-- begin --

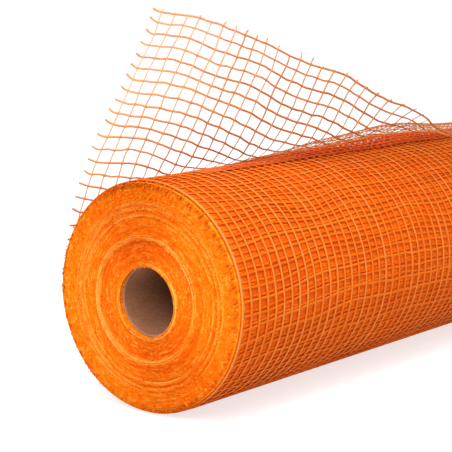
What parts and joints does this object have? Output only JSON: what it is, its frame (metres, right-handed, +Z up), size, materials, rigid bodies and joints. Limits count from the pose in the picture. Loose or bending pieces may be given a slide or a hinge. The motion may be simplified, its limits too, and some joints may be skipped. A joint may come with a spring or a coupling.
{
  "type": "roll of fiberglass mesh",
  "caption": "Roll of open woven glass-fibre reinforcing mesh on a cardboard core, lying on its side with its loose end standing up at one end.",
  "frame": {"origin": "middle of the roll's length on the flat strip along its underside that it lies on", "axes": "+X along the roll's axis, from the end where the free end stands up to the other end; +Y to the side that the free end comes up from; +Z up"},
  "size_m": [1, 0.1797, 0.3014],
  "materials": {
    "mesh_glass": "matte",
    "core_board": "matte"
  },
  "bodies": {
    "root": {"mesh_roll": "mesh_glass", "core_tube": "core_board", "mesh_free_end": "mesh_glass"}
  },
  "joints": []
}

-- end --

§ **Short problem**
All of the lines above need to be given again exactly.

§ **Full response**
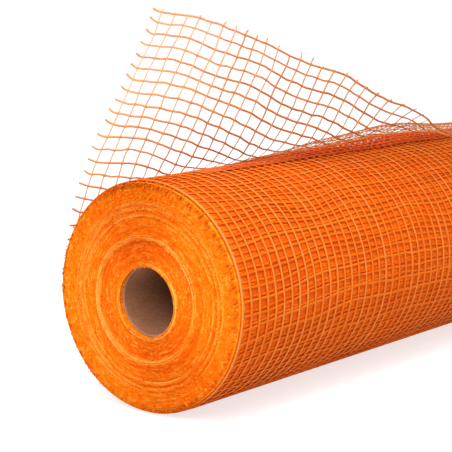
What parts and joints does this object have? Output only JSON: what it is, its frame (metres, right-handed, +Z up), size, materials, rigid bodies and joints. Limits count from the pose in the picture. Loose or bending pieces may be given a slide or a hinge. The motion may be simplified, its limits too, and some joints may be skipped. A joint may come with a spring or a coupling.
{
  "type": "roll of fiberglass mesh",
  "caption": "Roll of open woven glass-fibre reinforcing mesh on a cardboard core, lying on its side with its loose end standing up at one end.",
  "frame": {"origin": "middle of the roll's length on the flat strip along its underside that it lies on", "axes": "+X along the roll's axis, from the end where the free end stands up to the other end; +Y to the side that the free end comes up from; +Z up"},
  "size_m": [1, 0.1797, 0.3014],
  "materials": {
    "mesh_glass": "matte",
    "core_board": "matte"
  },
  "bodies": {
    "root": {"mesh_roll": "mesh_glass", "core_tube": "core_board", "mesh_free_end": "mesh_glass"}
  },
  "joints": []
}